Doug continued, saying,
"On the related note of helping people in an organization all stay pointed in the right direction, I just finished a book by a pastor in Ghana named Dag Heward-Mills on leadership/followship in the church titled, 'Loyalty and Disloyalty.' It’s a very practical and easy read on how people wander off the reservation in a church. ... The enemy is really cunning and relentless in the area of dividing and splitting up churches. The chief tools seem to be mistrust and--- Taa-Daa … CONFLICT."

Doug says, "I like the idea of a lack of love being at the root of why conflict is unresolved or escalates." James 4:1-3 says,
"What is causing the quarrels and fights among you? Don’t they come from the evil desires at war within you? You want what you don’t have, so you scheme and kill to get it. You are jealous of what others have, but you can’t get it, so you fight and wage war to take it away from them. Yet you don’t have what you want because you don’t ask God for it. And even when you ask, you don’t get it because your motives are all wrong—you want only what will give you pleasure."

Now my friend Doug summarizes that simply, saying, “I am willing to put my selfish wants above my regard for you. I want what I want, no matter what.” And he comments that, "This puts me way out of sync with God." I think he's right. No only does this put us out of sync with God, but it puts us squarely in the middle of conflict!

John 13:34-35, according to my friend, puts it another very startling way. "A new command I give you: Love one another. As I have loved you, so you must love one another. By this all men will know that you are my disciples, if you love one another. Doug comments that it's interesting how Jesus said it would be love for one another, not party affiliation, tithing, bumper stickers, witnessing, signs and wonders, or even preaching that would be the distinctive badge of the true disciple. (I see his point.)
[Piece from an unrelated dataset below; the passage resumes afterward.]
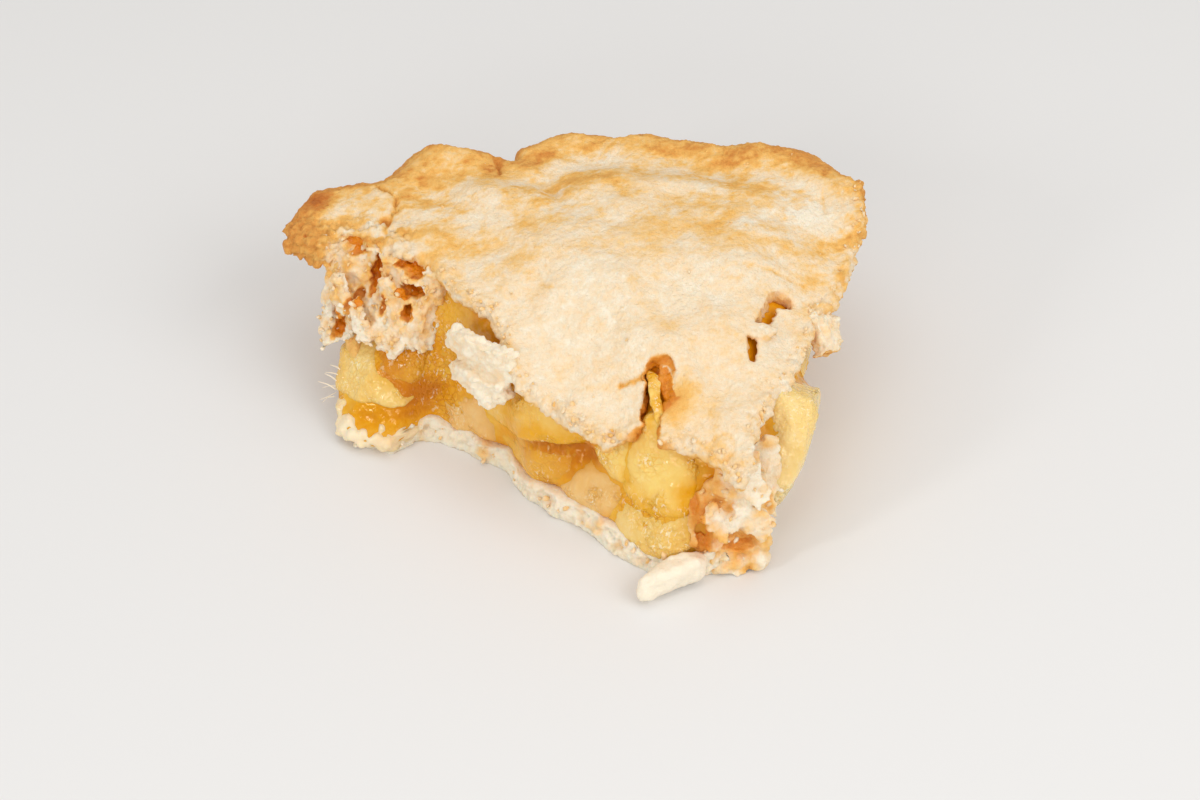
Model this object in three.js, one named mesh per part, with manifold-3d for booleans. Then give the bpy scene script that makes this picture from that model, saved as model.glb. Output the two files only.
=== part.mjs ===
// A slice of double-crust apple pie, cut by hand from an eight-inch pie. Millimetres and degrees, +Z up.
// The shapes are worked out with the slice's tip over the origin, its base at height 0 and +Y running to the
// rim. The last lines move the origin to the middle of the base.
import * as THREE from "three";
import { mergeVertices } from "three/addons/utils/BufferGeometryUtils.js";
import { ImprovedNoise } from "three/addons/math/ImprovedNoise.js";
import Module from "manifold-3d";

const { lerp, smoothstep, degToRad, radToDeg, clamp } = THREE.MathUtils;
const wasm = await Module();
wasm.setup();

// The whole pie's centre, the headings of the slice's two cuts, and how far from the tip the crusts start
const PIE_CENTRE = new THREE.Vector2(-33.7, 14.1);
const LONG_CUT = 137.5;
const SHORT_CUT = 61;
const NOSE = 3;
const BASE_NOSE = 6;

// The lid and its rolled rim. OVERHANG is how sharply it flares out over the short cut.
const LID_THICKNESS = 4.6;
const OVERHANG = 3;
const RIM_WIDTH = 15;
const RIM_THICKNESS = 9.5;
const RIM_ROLL = 6;
const RIM_RIPPLE = 1.3;

// The bottom crust, shaped by the pan
const CRUST_THICKNESS = 4.2;
const BASE_RADIUS = 76;
const WALL_TOP_RADIUS = 90;
const WALL_TOP_HEIGHT = 32;
const LIP_RADIUS = 103;

const GAP = 0.4;
const FILLING_INSET = 2.2;
const FILLING_LUMPS = 2.4;

// A smooth function through stops of [x, value], constant beyond the first and the last
function through(stops) {
  return (x) => {
    if (x <= stops[0][0]) return stops[0][1];
    for (let i = 1; i < stops.length; i++) {
      const [x0, y0] = stops[i - 1];
      const [x1, y1] = stops[i];
      if (x <= x1) return lerp(y0, y1, smoothstep(x, x0, x1));
    }
    return stops[stops.length - 1][1];
  };
}

// The rim's outer radius by the angle round the pie's centre. The dough laps in a fold at 94.5 degrees.
const rimRadius = through([
  [43, 109.5],
  [52, 112],
  [65, 108.5],
  [74, 109],
  [78, 107.8],
  [85, 110.4],
  [91.5, 107],
  [94.5, 101.5],
  [98.5, 106.4],
  [104.5, 113],
  [113.5, 106.6],
  [120.5, 113.4],
  [125, 111],
  [131, 104.5],
]);

// The lid's height: down its middle by the share of the way from tip to rim, and down its edges by distance
const lidMiddleHeight = through([
  [0, 34],
  [0.15, 38],
  [0.35, 46],
  [0.55, 50],
  [0.75, 49],
  [0.87, 44.5],
  [0.95, 45.8],
  [1, 43.5],
]);
const lidLongHeight = through([
  [0, 32],
  [20, 35],
  [30, 36],
  [38, 32],
  [52, 33.5],
  [62, 36.5],
  [72, 41.5],
  [82, 44.5],
  [104, 45],
  [125, 44],
  [140, 43],
]);
const lidShortHeight = through([
  [0, 32],
  [12, 37],
  [45, 41],
  [70, 43],
  [88, 45.5],
  [100, 47.5],
]);

// How far the slice stands out past its two straight cuts, at the lid's edge and at its foot
const longLidOut = through([
  [0, 2],
  [20, 0.5],
  [27, 4],
  [30, 0.5],
  [38, 6.5],
  [62, 5.5],
  [76, -3],
  [99, -10],
  [116, -12],
  [125, -10],
  [131, -5],
  [140, -3.9],
]);
const longFootOut = through([
  [0, 1],
  [20, 14.5],
  [33, 13],
  [45, 10],
  [58, 9],
  [72, 3],
  [88, 3],
  [94, 5],
  [98, 13.5],
  [108, 15.3],
  [114, 14.5],
]);
const shortLidOut = through([
  [0, -4.4],
  [13, -5.1],
  [21, -4.3],
  [26, -1.9],
  [50, -0.6],
  [60, 2],
  [78, 2.6],
  [100, 0],
]);
const shortFootOut = through([
  [0, 0.5],
  [12, -0.5],
  [20, -3],
  [30, -0.5],
  [44, -0.5],
  [58, -6],
  [75, -8],
  [90, -6],
]);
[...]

And he summarizes the whole subject by saying, "A safe synthesis of these two scriptural principals would be that though truly devoted Christ-followers may not be completely free of the tendency toward conflict (as a result of our sin nature—I am after all, selfish), our lives will be marked by the type of unselfish love that leads toward reconciliation rather than escalation."

I believe Doug has summarized it well. That is the point. Let's face it, we are all sinners. We're selfish. Our perspectives, thinking and attitudes are all flawed. So conflict is inevitable. Some might even say it's more likely amongst Christians because of Satan's destructive bent towards us. But the hallmark of a true Christ-follower is not the absence of conflict. Rather it is the obvious bent toward reconciliation rather than escalation. Blessed are the peacemakers.